Going back to the LGBT thing, I grew up seeing the LGBT community as being something to aspire to but also something that didn’t seem very interested in me. Last year I performed at London gay pride and afterwards I got this sense of my poetry helping me affirm who I am. It told me that i was already a member of this particular community!

11. Do you think you can “find yourself?” Does spoken word allow you to do this, and if so, how?

I’ve probably answered that already, actually. It’s helped me discover my identity and it’s given me friendship with similarly minded people.
And the writing process itself is somewhat like therapy. Being insecure about love and relationships and sex and the state of the world is a horrible state, but the moment you start to write about it, or make fun of (for example) having really bad sex, then it somehow makes you feel much better. So now I know how those ranty poets feel! It’s such a good therapy!

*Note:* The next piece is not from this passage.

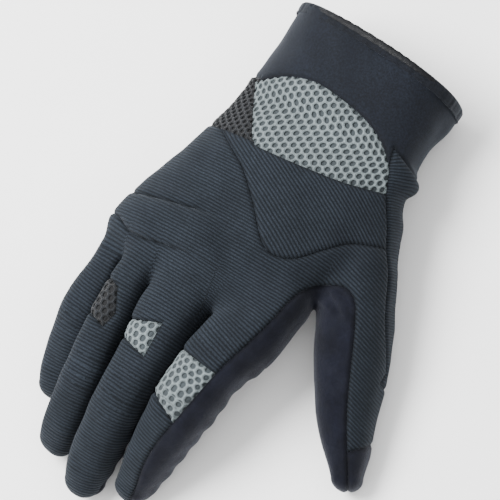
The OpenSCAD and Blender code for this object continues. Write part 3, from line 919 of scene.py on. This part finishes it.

12. How would you characterize “yourself” on stage? What do you turn into? ex do you have a persona you fall into?

Absolutely.
It took a while to find this character. I used to perform in tshirt and jeans. Then one day I came from work in a shirt and tie and I just kind of kept that up. I don’t think many performance poets wear shirts and ties, because they’re all so trendy and they’ve got interesting hair. So my stage persona began to adapt to the clothes that I was wearing. Next I added a jacket, and then a jumper, and now the quintessential Robert Garnham look is complete! (And the tie is a little nod to Ron Mael, one of my favourite musicians).
My stage persona is an exaggerated version of myself. I always think of myself as being super confident on stage, but someone’s mother said that she really liked my slightly nervous manner. I became terribly self aware after this, which probably made me even more nervous! But I think if I go in with a clear idea of what to do and what to say, and then add this layer of nervousness, then that’s probably what’s working.
I try to sound like a very deep, meaningful poet who just happens to be saying very weird things. Slightly academic, a bit old fashioned. That’s my persona, I suppose.
It’s hard, then, slipping out of this persona. I usually need to wear different clothes and have a shower to get rid of the gel, and change my glasses, before I feel like the version of myself that I’ve always been. When poets see me in ‘real life’, in a hoodie and shorts for example, they always say, ‘I didn’t recognise you’.

13. Do you think a certain type of person does spoken word? If so, what is that person like?

I’m not sure. There are so many different types of poet and performer. I think more people would do it if it had the media coverage that comedy gets. I mean, if I can do it, then others can, because it felt like it was ready made for me before I’d even performed a poem!
If I look at the backgrounds of my closest poet friends, there’s an amazing array of routes into performance. Chris White comes from a theatrical trained background, Tim King was in music, Chris Brooks was a comedian. Yet there also seems to be a lot of librarians: Ian Beech, James Turner, Alaisdair Paterson. What’s that all about? And come to think of it, my background is in museum management!
Slam poets and performance poets often come from minority backgrounds. They act as powerful voices for their communities, such as Vanessa Kisuule, Chanje Kunda, Dean Atta and your good self. They have something to say, which needs saying, and performance poetry is as good a vehicle, and as accepting a vehicle, as any. Often there seems to be a gender bias towards men, which makes programming events difficult when you realise that you’ve got 10 men and 2 women appLying for slots at a poetry night, which is where curating comes into effect. (That’s my museum training coming out again!)